Writing the book “was a good experience,” Okuda said. “It was nice to get in contact with a lot of people whose work I enjoyed.”

Okuda said he tried to get in touch with as many of the performers and producers as possible and, while he made an effort to be thorough, there were some omissions. The lengthy history of WGN’s “Bozo” is covered, even though the show’s run extended far beyond the timeline covered by the book. The chapter’s emphasis is on the earlier part of the show’s history.

“I regret that I didn’t contact Joey D’Auria,” Okuda said.

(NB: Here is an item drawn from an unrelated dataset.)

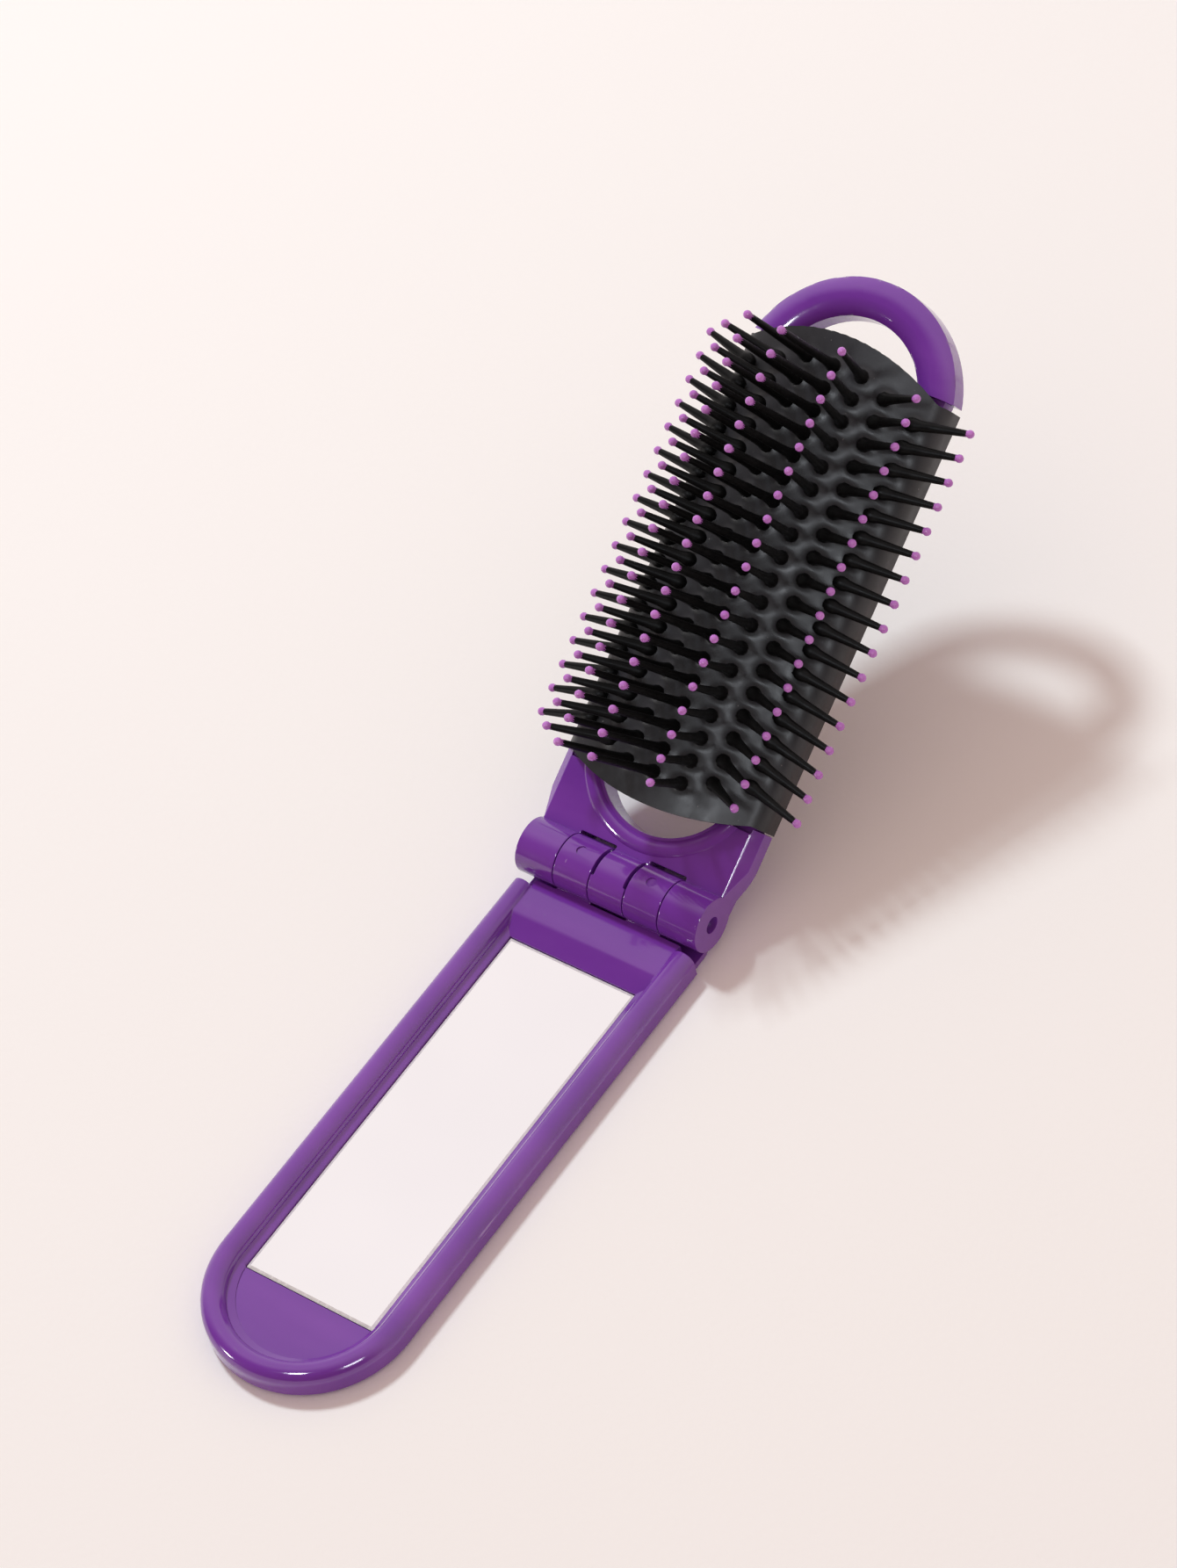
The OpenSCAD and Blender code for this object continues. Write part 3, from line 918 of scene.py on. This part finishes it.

Although D’Auria took over the role of Bozo in the mid-1980s, “he could have told us a lot about the people he worked with.” Additionally, “there isn’t a lot of material in the book about Terry Bennett.”

However, the one-time host of WBKB-TV’s “Jobblewocky Place” and “Shock Theatre” will be covered at length in Okuda’s next project, a volume on Chicago TV horror movie hosts, which he is currently co-writing with a journalist in the Riverside-Brookfield area.

Okuda said reaction to his book has been mostly positive.

“It seems to have struck a responsive chord with the target audience,” he said, adding that he and Mulqueen have made several appearances of this type and there are certain questions they are asked almost every time.

Okuda said one of the more frequent questions they are asked is whether or not these types of programs could ever be produced today.

“I don’t think so,” Okuda said. “It would be considered too much trouble.”

He cited a difference in management policies as well as work ethic.

“In those days, performers’ contracts were different,” Okuda said. “They worked these guys to death.”

A good example is Ray Rayner, who for several years performed on three live broadcasts five days a week”hosting his morning show, appearing as Oliver O. Oliver on “Bozo’s Circus” at noon, and playing Sgt. Henry Pettibone on “The Dick Tracy Show” in the afternoon).

“There is no way they could do that today,” Okuda said.

Additionally, he cited the cost of mounting an elaborate local production.

“Stations found it was just a lot cheaper and easier to air something that was syndicated,” he said.